In those people who are more outgoing they often come across as confident, but the way they build that confidence is by proving themselves to be the best at everything and/or the most victimised. They are usually either the hero or the victim and they will never admit to being wrong. If you've got a black cat, theirs will be blacker. If you've had a bad experience, they'll have had one worse. If you've done well in something, they'll have done better. You've likely encountered someone like this at some point, if not several people.
Sometimes it's obvious that they really aren't the best at everything and they can be laughed about behind there backs, but some of them go out of their way to prove themselves as better all the time. The problem with actually being the best at everything among friends, is that it doesn't leave anything for them to be able to feel like they have validity. So they reach the point where they will stop enjoying being around that person.
These types are what is commonly known as a narcissist and come across to others as being stuck up, selfish and uncaring. Meanwhile, the narcissist feels abandoned and wondering why no-one likes them when they have proved themselves as special or superior in many ways. After all, it's obvious that many are drawn to and admire talented and powerful people or they flock to sympathise with victims. Indeed, initially many people are drawn to them and find them charismatic, but there will be a point when the narcissist will start to feel threatened by them and need to regain control in their usual way by proving themselves or bringing the other down a peg or two. Ironically, they see in others and dislike the bad behaviour that they themselves display, but struggle to see it in themselves and their fragile self esteem really doesn't cope well with that behaviour being pointed out in them.
Anyone who has been in an abusive relationship will probably recognise this. It can range in severity from psychological manipulation to physical violence. Some do try to stop their cycle, but while they can improve there will often be signs of the patterns which stick with them.
What is particularly ironic with these types of people is that they are taking some of the very advice often doled out to help people overcome self esteem issues, but not necessarily in the best way.
Sadly, the problem with this kind of self sabotage is that it doesn’t just harm the one with self esteem issues, it harms those around them as well, often exacerbating self esteem issues in them too, another reason for them to cut ties with the narcissist for their own protection. It's one thing to realise that as a quiet person, you may be inadvertently keeping people away from you, but to accept that your behaviour is also harmful to others must be a much harder pill to swallow. Unfortunately, no changes can be made without acknowledging first that the problem might be yourself.
When it comes to solvable mental health issues, as opposed to actual psychiatric conditions, the road to improvement cannot be made by someone else for you. They can support you through it, but they cannot magically do it for you. They also can only support you and guide you if you accept that change is needed and choose to do what it takes to get yourself to a more stable place. I hesitate to say the word ‘recover’, because it can give the impression that you can completely leave low self esteem and the accompanying depression and anxiety behind, when none of us truly does. We can, however, find a better balance, but may still occasionally find ourselves taking steps back again.

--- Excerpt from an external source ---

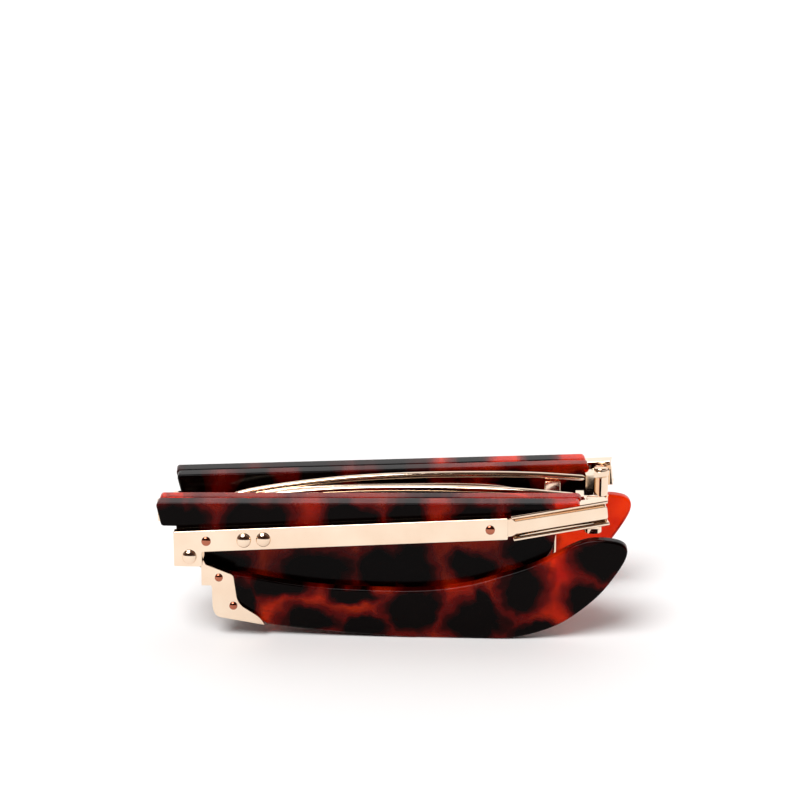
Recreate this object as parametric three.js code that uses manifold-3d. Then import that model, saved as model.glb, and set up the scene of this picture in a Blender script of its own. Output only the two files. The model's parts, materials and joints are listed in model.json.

So what sorts of steps can you take if low self esteem is causing real problems for you?
By stepping back and looking at yourself from the outside, you can gain a bit more awareness of how your actions might be affecting the people around you and their responses to you. Would you entirely dismiss someone on your behaviour and attributes if you were the one looking at yourself? If so, what about yourself do you find so deplorable or uncomfortable? Can you change that?
Not everyone is going to connect with you as a friend. We all have different likes and dislikes, but we can still live with each other. I’m sure you are acquainted with plenty of people who seem to be nice enough people, but they aren't any more than passing acquaintances, because you may not have many interests in common. Do you judge them badly for not being your personal friend? Probably not and the chances are they don't judge you either. They are just getting on with their lives.
Another thing that can help is seeing things in others that you worry are off putting in yourself and assessing whether that actually does seem to put other people off them. Particularly as teenagers, we can tend to focus in on what we perceive as faults in our physical features. Perhaps our nose is larger than we think it should be for us to be found attractive. Then one day you might come across another person with an even bigger nose and you realise that, while you're glad yours isn't that big, they are not unattractive, because their nose is merely a part of a whole. When we look at others we don't focus on them as individual features, but as a whole. Faults are balanced out by other attributes and we all have good and bad.
So putting some emotional distance from ourselves can be a useful tool to start with. Asking for or accepting help is incredibly important as well, because while I've said that no-one else can make your journey for you, it's also true that it's going to be super hard to make it without help.
Expect it to be a lifetime journey. Your self esteem is with you for life, but it's up to you how you will let it impact your life. Nuture it as you would a child. It's not going to be an easy journey and it may even get worse before it gets better, but it will get easier.